The production area of the Fucino potato includes the territory of the plain and its municipalities: Aielli, Avezzano, Celano, Cerchio, Luco dei Marsi, Ortucchio, Pescina, San Benedetto dei Marsi and Trasacco, all in the province of L’Aquila, in Abruzzo.
Bitters and Gentian
Amaro Scuppoz della Laga is a herbal liqueur that comes from the mountain tradition of Valle Castellana. The ancient recipe, handed down by shepherds and brigands, has come down to today thanks to Benito Cicconi, founder of the Scuppoz Liquori company.
Like all Scuppoz liqueurs, this amaro is also produced by hand, without the addition of colorants or preservatives. The liqueur was born with a strong personality, with a unique taste in Italy, with a markedly bitter scent. It can be enjoyed neat, but also with ice and a lemon peel. Excellent after meals.

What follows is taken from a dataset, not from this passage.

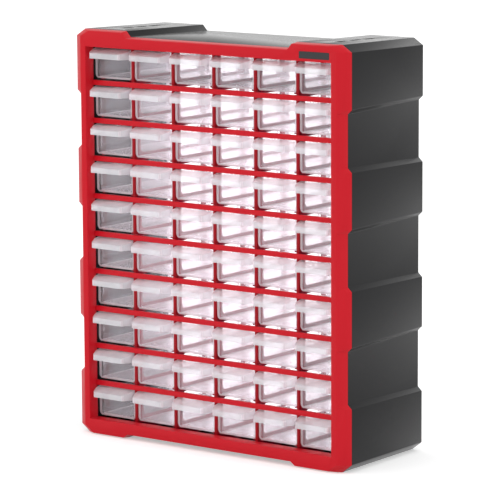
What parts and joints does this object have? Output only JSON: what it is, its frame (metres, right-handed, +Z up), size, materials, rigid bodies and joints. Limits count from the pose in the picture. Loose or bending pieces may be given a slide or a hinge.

Gentian liqueur is one of the traditional Italian agri-food products recognized on a proposal from the Abruzzo region by the Ministry of Agricultural, Food and Forestry Policies.
It is produced in the mountainous areas of the region, by infusion of Gentian lutea roots in pure ethyl alcohol; it is especially consumed as a digestive.
The product: quince jam and quince jelly are obtained from the fruit of Cydonium vulgaris or malus.
It ripens in the fall. It is characterized by a strongly acidic and unpleasant taste despite being very fragrant; for this reason it is not suitable for fresh consumption. On the other hand, it is very suitable for the preparation of jams, preserves and jellies because it has a high content of pectins and tannins. Known throughout the Mediterranean basin and anciently appreciated for its astringent properties, it has an oval, ribbed shape. It is greenish in color and turns yellow as it matures.
Curiosity: the ancient recipes relating to conservation can be found in Columella’s De re rustica, when it was essentially preserved raw with honey, while around 1600 it began to be used as a preserve added to must. Subsequently, with the introduction of granulated sugar in the kitchen, the method of preparing jams became standardized.